- Years active: 1970s - 1980s
- Labels: Butterfly Records, Destiny Records, Baby Records, Destiny Productions
- Past members: Carmen Twillie Ida Boros Jean-Paul Vignon Laurin Rinder Lisa Roberts Louis Aldebert Lyndie White Marilyn Jackson Mona Lisa Young Monique D'Ozo Myrna Matthews Pam Feener Phyllis Rhodes Suzanne Mireille Venette Gloud W. Michael Lewis

= Saint Tropez (disco group) =

Saint Tropez was a disco group active during the 1970s and 1980s who had success with the single, "One More Minute". They also had other hits as well as album chart success.
==Background==
Saint Tropez was a creation of producers, W. Michael Lewis and Laurin Rinder. It featured female vocalists that included Pat Feener, Debra Pratt and Nancy Texidor, and occasionally Jean-Paul Vignon.

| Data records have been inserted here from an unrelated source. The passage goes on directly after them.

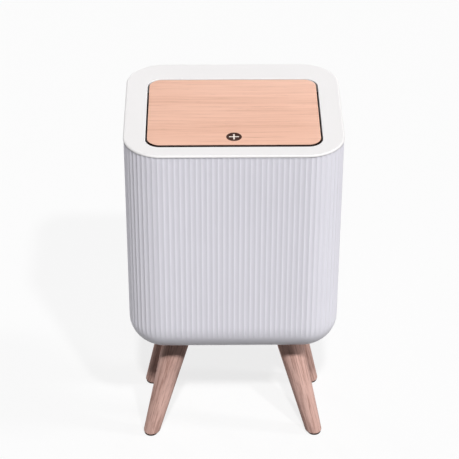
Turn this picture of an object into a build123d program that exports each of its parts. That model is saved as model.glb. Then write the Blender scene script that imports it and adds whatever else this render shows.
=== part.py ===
from build123d import *
import os
from math import cos, pi, sin

# Push-top bin: a ribbed tub on four splayed wooden legs, a lift-off cover and a sprung, latched lid.
# Millimetres. The floor is z = 0, +Z is up, the front faces -Y and +X is on the right of someone who
# stands before the bin. The origin is on the floor, below the middle of the tub.

# ---------------------------------------------------------------- the whole bin
width = 240.0                # over the cover, along X
depth = 198.0                # over the cover, along Y
height = 427.0               # floor to the top of the lid
corner_radius = 42.0         # of the cover, seen from above
leg_height = 152.0           # floor to the underside of the tub

# ---------------------------------------------------------------- tub
tub_inset = 0.5              # crests between the flutes behind the cover's edge
flute_pitch = 5.85           # spacing that the flutes come near to
flute_depth = 0.8
crest_clearance = 0.05       # between the crests and the block that rounds the bottom
flute_stop = 1.0             # plain band between the flutes' tops and the rim
wall = 2.0                   # at the bottoms of the flutes
tub_floor = 3.0
bottom_radius = 35.0         # outer edge between sides and floor
boss_radius = 19.0           # pads inside the tub, above the legs
boss_rise = 4.0              # of those pads above the floor
boss_bevel = 1.0
neck_wall = 3.0              # on the pads, round and over the legs' bushes
neck_cap = 1.8

# ---------------------------------------------------------------- legs and their fixings
leg_top_radius = 16.6
foot_radius = 9.5
lean_x = 0.250               # outward run of a leg for each millimetre down
lean_y = 0.118
leg_edge_gap = 7.0           # leg top to where the bottom starts to curve up
foot_rounding = 3.0
pad_height = 1.8             # foot pad, below the wood
pad_radius = 8.0
pad_bevel = 0.6
pad_spigot_radius = 2.4
pad_spigot_length = 8.0
spigot_radius = 14.5         # turned end of the leg, let into the tub
spigot_length = 3.0
spigot_flat = 11.5           # flat that keeps the leg from turning, from the spigot's middle
insert_radius = 4.0          # threaded bush in the tub's boss
insert_length = 8.0
insert_flange = 5.2
insert_flange_thickness = 0.8
leg_screw_radius = 3.0       # screw with two threaded ends, from the leg into the bush
leg_screw_grip = 7.0         # thread inside the bush
leg_screw_bite = 16.0        # thread inside the leg
leg_screw_bevel = 0.5
washer_radius = 8.0          # sealing washer, let into the leg's end
washer_thickness = 1.2
screw_bevel = 0.3            # of a small screw's head, as a share of its height

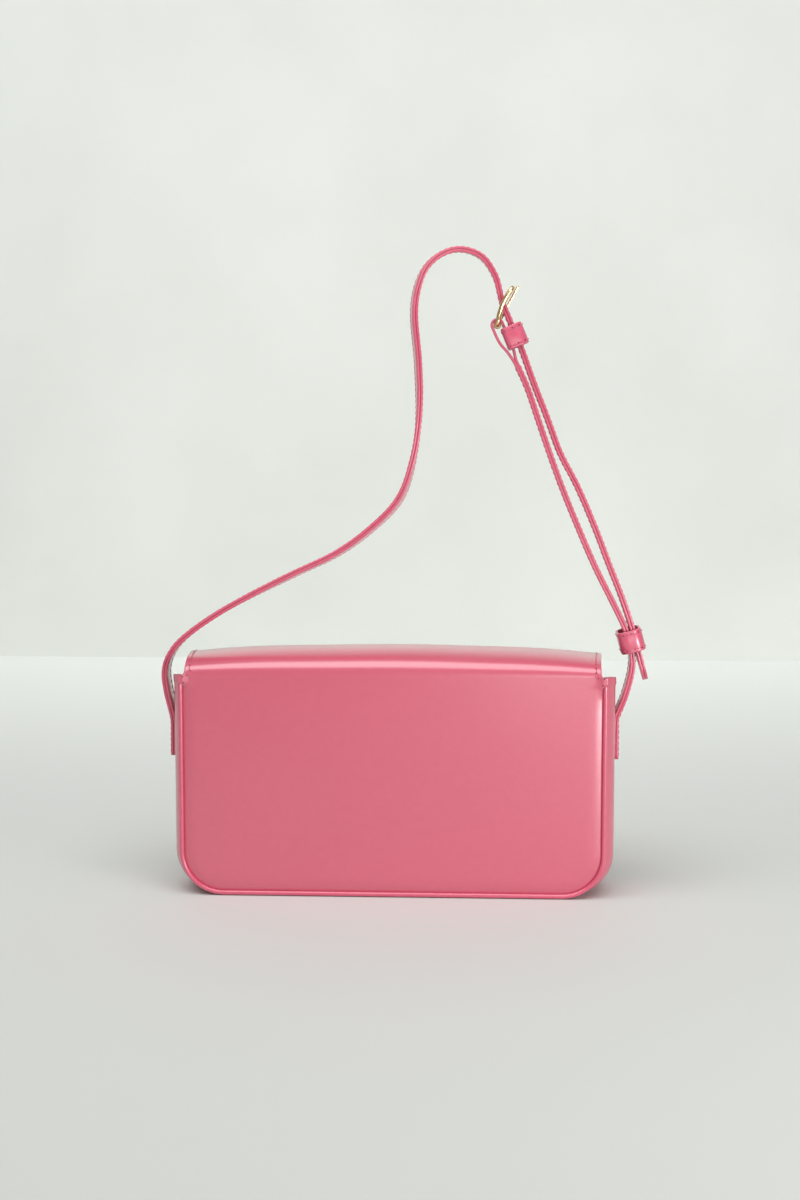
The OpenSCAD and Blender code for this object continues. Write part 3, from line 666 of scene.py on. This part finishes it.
gusset_face = strip_surface(GUSSET_HALF + 0.2 * MM, lambda share: 0 * share, HEM_STEP)
gusset = slab("gusset_leather", gusset_face, LEATHER_T, PINK, 0.6 * MM, flip=-1)
finish_piece(gusset, "pink_leather", "gusset", body="body")
gusset_grid = gusset_face(HEM_H - BINDING_SEAM)
gusset_normals = grid_normals(gusset_grid)
hem_lines = [(gusset_grid[row, 2:-2], -gusset_normals[row, 2:-2]) for row in (0, -1)]
hem_stitches = stitch_mesh("gusset_hem_stitches", hem_lines, STITCH_PITCH)
finish_piece(hem_stitches, "pink_edge", body="body")

# Linings
gusset_lining_face = strip_surface(LINING_HALF, lambda share: LEATHER_T + BOARD_T * share, 0)
gusset_lining = slab("gusset_lining_sheet", gusset_lining_face, CLOTH_FACE, LINING, CLOTH_EDGE, flip=-1)
finish_piece(gusset_lining, "lining", "lining_gusset", body="body")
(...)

The group's hit period lasted from 1977 to 1983 with the hits "Je t'aime / Violation / On a rien à perdre", "One More Minute", " Fill My Life with Love", "I Want to Do Something Freaky to You", medley; "The Love Stealers" / "I've Been Watching You" / "I Want to Do Something Freaky to You", "Femmes Fatales" and "Morning Music".

==Career==
===1970s===
The group recorded for the Butterfly Records label. With the label being just six months old, it had released two albums, Je T'Aime by Saint Tropez and Just Folks ... A Firesign Chat by Firesign Theatre.

====Belle de Jour album====
The group's follow up album was Belle De Jour was released in 1978. It was mentioned by Brian Chin in the 3 February 1979 issue of Record World. He noted Jean-Paul Vignon's vocals on the slower Barry White-influenced tracks as well as the three female vocalists, Pat Feener, Debra Pratt and Nancy Texidor who were highlighted on the prime disco tracks. He singled out the tracks, "Fill My Life", mentioning the bongo, tambourine and occasional synthesizer rumbles, and "One More Minute" with its up-front jumpy clavinet and wah-wah alternation.

One track on the album, "Hold on to Love" was originally by Page Three (band) and a hit for them in 1977.

===="One More Minute"====
"Fill My Life with Love" / "One More Minute" debuted at no. 23 in the Record World Disco File Top 30 chart for the week of 24 February 1979. For the week of 17 March, the chart had changed its name to Disco File Top 40. "Fill My Life with Love" / "One More Minute" was at its second week at no. 16.

For the week of 16 April, "One More Minute" / "Fill My Life" peaked at no. 7 on the RMR Weekly Disco Clubs chart.

For the week of 21 April with "One More Minute" on its own, and with the Record World chart now called Disco File Top 50, it was at no. 15.

"One More Minute" was one of the Record World Single Picks in the magazine's 21 April issue. The reviewer said that the Dave
Jordan and Barry Blue composition kicked off Saint Tropez' new album with great style, and with the female vocals being the focal point, the disc was ready for radio and disco action.

For the week of 5 May, "One More Minute" debuted at no. 89 in the Record World singles chart. By 26 May it was at no. 60.

====Further activities====
The girls from Saint Tropez had been pictured on the cover of the March 1979 issue of Oui magazine and were featured in a ten-page spread.

It was reported in the 29 June 1979 issue of Radio & Record News that Chrysalis was handling the releases of Saint Tropez albums, Je T'Aime and Belle de Jour which was currently a hit album in the US. The group's single, "One More Minute" was released in the US in both 7" and 12" formats. The publicity for the release was enhanced when the male member of the group, Jean Paul Vignon joined the female members of the group in a spicy photo shoot described by the writer as "Look at my suntan".
===1980s===
In January 1982 the group released their Hot and Nasty album, which was produced by W. Michael Lewis and Laurin Rinder for Rinlew Productions.

The female members of the ensemble were pictured on the front cover of the 10 July 1982 issue of Cash Box. According to the magazine, the group looked as sultry as a Helmut Newton photograph. They had also caused quite a stir with the racey cover of their album which was released on the Destiny label.